- Directed by: Kiran Hegde
- Story by: Kiran Hegde
- Produced by: Kiran Hegde
- Starring: Dileep Kumar Anusha Rao Nisha B.R. B. Suresha
- Cinematography: Govinda Raj
- Edited by: Suri and Loki
- Music by: Sarvanaa
- Production company: CMCR Movies
- Distributed by: Mysore Talkies
- Release date: 22 November 2019;
- Running time: 132 minutes
- Country: India
- Language: Kannada

= Manaroopa =

2019 film by Kiran Hegde

Manaroopa ( Reflection of Mind) is a 2019 Indian psychological crime thriller film based on the philosophy of Existentialism in Kannada language. The film also addresses the subject of Nihilism and Narcissism. The film is written and directed by Kiran Hegde. Produced by Kiran Hegde as well under the banner of CMCR movies, the music of movie is given by Sarvanaa and cinematography is done by Govinda Raj. Dialogues of this movie are given by Mahabala Seethalabhavi and Kiran Hegde. 90% of the movie has been shot in and around the hinterland of Sirsi and Siddapur forests of Western Ghats of Karnataka.

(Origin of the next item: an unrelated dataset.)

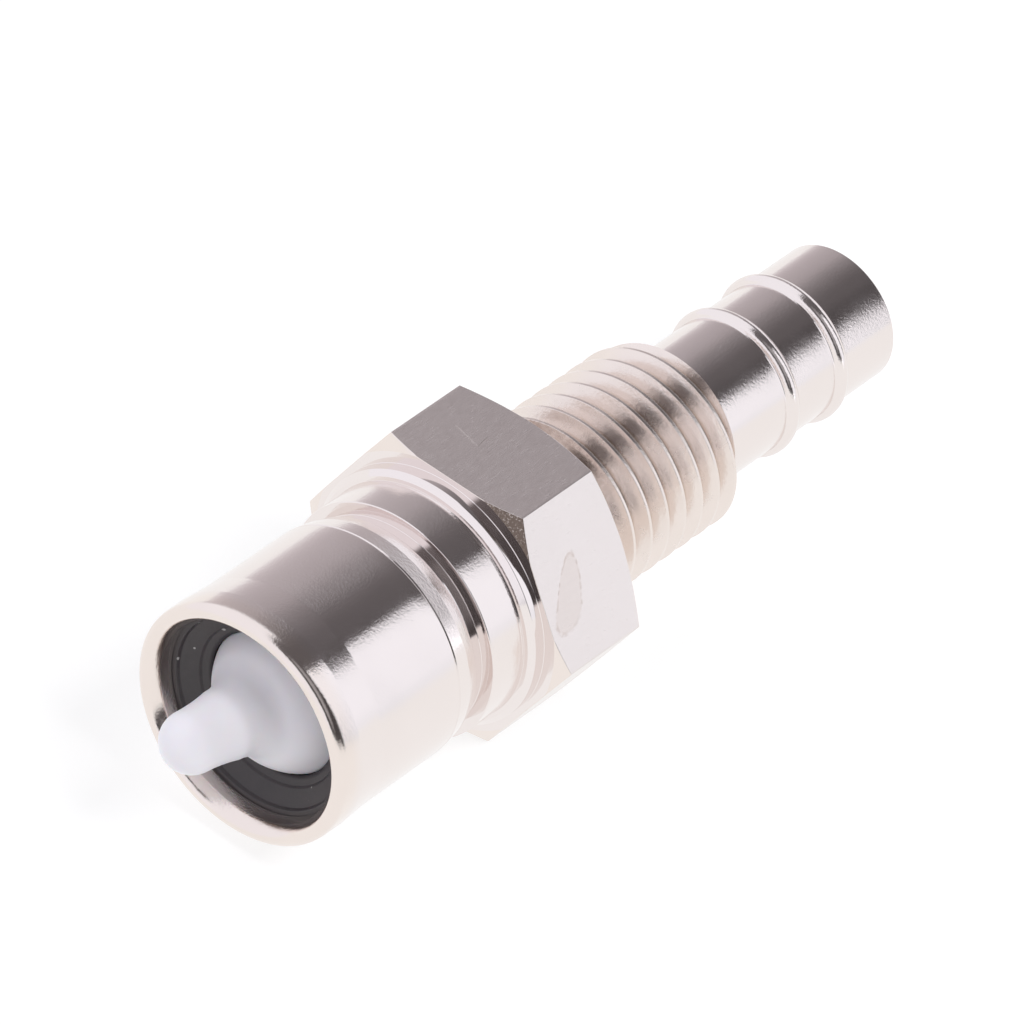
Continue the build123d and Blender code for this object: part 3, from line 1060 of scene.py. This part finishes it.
def make_floor():
    """A white sheet under the hexagon: plain white light, and to the eye a soft shadow too."""
    level = body_box[0][2]
    corners = [(FLOOR_REACH * i, FLOOR_REACH * j, level) for i, j in ((-1, -1), (1, -1), (1, 1), (-1, 1))]
    mesh = bpy.data.meshes.new("floor")
    mesh.from_pydata([tuple(MM * c for c in v) for v in corners], [], [(0, 1, 2, 3)])
    floor = bpy.data.objects.new("floor", mesh)
    bpy.context.scene.collection.objects.link(floor)
    material, nodes, shader = new_material("floor_white")
    shader.inputs["Base Color"].default_value = (0.40, 0.40, 0.40, 1)
    shader.inputs["Roughness"].default_value = 0.9
    shader.inputs["Specular IOR Level"].default_value = 0.0
    shader.inputs["Emission Color"].default_value = (1, 1, 1, 1)
    shader.inputs["Emission Strength"].default_value = 0.69
    glow = nodes.add("ShaderNodeEmission")
    glow.inputs["Color"].default_value = (1, 1, 1, 1)
    x, y = nodes.axes(nodes.object_point())[:2]
    before_card = nodes.ranged(y, CARD_PLACE[1] - 2, CARD_PLACE[1] + 2)
    shown = nodes.math("MAXIMUM", clear_of_card(nodes, x, y), before_card)
    nodes.link(shown, glow.inputs["Strength"])
    paths = nodes.add("ShaderNodeLightPath")
    choice = nodes.add("ShaderNodeMixShader")
    nodes.link(paths.outputs["Is Camera Ray"], choice.inputs["Fac"])
    nodes.link(glow.outputs["Emission"], choice.inputs[1])
    nodes.link(shader.outputs["BSDF"], choice.inputs[2])
    nodes.link(choice.outputs["Shader"], nodes.tree.nodes["Material Output"].inputs["Surface"])
    floor.data.materials.append(material)


def make_lamp(name, place, aim, width, height, level):
    """A soft rectangular lamp whose face has the given brightness."""
    data = bpy.data.lights.new(name, "AREA")
    data.shape = "RECTANGLE"
    data.size = width * MM
    data.size_y = height * MM
    data.energy = level * math.pi * width * height * MM**2
    lamp = bpy.data.objects.new(name, data)
    bpy.context.scene.collection.objects.link(lamp)
    lamp.location = Vector(place) * MM
    lamp.rotation_euler = Vector(aim).to_track_quat("-Z", "Y").to_euler()
    lamp.visible_camera = False
    return lamp


def make_lamps():
    """The white card beside the connector, and two lamps that metal doesn't mirror."""
    card = make_lamp("white_card", CARD_PLACE, (0, 1, 0), *CARD_SIZE, 1.0)
    card.data.color = (0.98, 1.0, 1.06)
    above = make_lamp("soft_above", (-60, 230, 330), (60, -230, -330), 180, 180, 0.5)
    above.visible_glossy = False
    side = make_lamp("soft_side", (-10, -220, 300), (-15, 220, -300), 150, 150, 9.5)
    side.visible_glossy = False


# Camera: place and aim found by fitting the photograph's edges
camera_place = (-405.22, -280.11, 433.94)
camera_right = (0.645626, -0.754913, 0.115210)
camera_down = (-0.448608, -0.497022, -0.742779)
camera_forward = (0.617995, 0.427873, -0.659550)
camera_lens = 406.6


def make_camera():
    """The photograph's camera, its axes turned to Blender's."""
    data = bpy.data.cameras.new("camera")
    data.sensor_width = 36
    data.sensor_height = 36
    data.lens = camera_lens
    data.clip_start = 0.01
    data.clip_end = 10
    camera = bpy.data.objects.new("camera", data)
    bpy.context.scene.collection.objects.link(camera)
    right, up, back = Vector(camera_right), -Vector(camera_down), -Vector(camera_forward)
    turn = Matrix((right, up, back)).transposed().to_4x4()
    camera.matrix_world = Matrix.Translation(Vector(camera_place) * MM) @ turn
    bpy.context.scene.camera = camera


make_camera()
make_world()
make_floor()
make_lamps()
body = make_body()
dress_body(body)
make_seal().data.materials.append(rubber())
make_poppet().data.materials.append(acetal())
make_spring().data.materials.append(spring_steel())

bpy.context.scene.view_settings.view_transform = "Standard"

Manaroopa's story is about the dilemma of millennials and their maskaphobia (fear of masks). The film also captures narcissist characteristics that are portrayed by people in virtual world.

The film accommodates multifaceted human feelings from thinking perspectives of the new generation especially their inestimable contrasting attributes of ambiguity, obsessed with love & relationships, crime, morality, loneliness and helplessness.

== Plot ==
Five former college friends go for a night trek to a place in forest called Karadi Guhe. En route, they see many ominous signs. They decide to set up the camp and the group finds two people missing when they wake up. Another of their friend is gagged and tied up. They also find that all that they had was stolen overnight. There is a cryptic message on a balloon and they decide to split up to find their friends and go back to home. The story revolves on a two-day journey of a strange experience of all five friends. It keeps the audiences hooked as they too feel as if it is their own self-obsessions having a causal relation with the story of this movie.

== Cast ==
- Dileep Kumar as Gaurav
- Anusha Rao as Ujwala
- Nisha B.R. as Poorna
- B. Suresha as Psychiatrist
- Aaryan as Shashank
- Shivaprasad as Sharavan
- Amogh Siddarth as Gumma 1

The film also has Gaja Ninasam, Prajwal Gowda, Ramanand Inakai, Satish Golikoppa, Pawan Kalmane, Yashodha Hosakatta and K.N.Hegde in the supporting roles.

== Reception ==
Tanvi PS from Times of India gave Manaroopa 3 star out of 5. She said, "Manaroopa has the makings of a good psychological thriller - it is dark, eerie, a tad disturbing, and packs in some good thrills." Vijay Karnataka also gave it 3 out of 5 stars and called this film as 'a new age psychological thriller'. Kannada Prabha writes "Manaroopa film has a strange storyline which address on loneliness, self-destruction, psychological issues in the backdrop of forest in a good manner" and gave 3 stars.

== Accolades ==
- Best Experimental Film Award at Café Irani Chaii International Film Festival 2020, Mumbai, India
- Official Selection for Miami International Film Festival 2020 in Florida, United States
- Best Cult Feature Film Award; Best Foreign Feature Film Award; Best Thriller Film Award and Best Music Director Award for music director Sarvanaa at Istanbul Film Awards 2020, Istanbul, Turkey
- Best Debut Director Award for Kiran Hegde; Best Cinematography Award for Govinda Raj and Best Supporting Actor Award for Amogh Siddarth at 10th Dada Saheb Phalke Film Festival 2020, New Delhi, India.
- Best Thriller Film Award 2020 at The Out of The Can International Film Festival, United Kingdom
- Best Experimental Film Award at 14th Ayodhya Film Festival 2020, India

== Release ==
The movie is available on Amazon Prime Videos.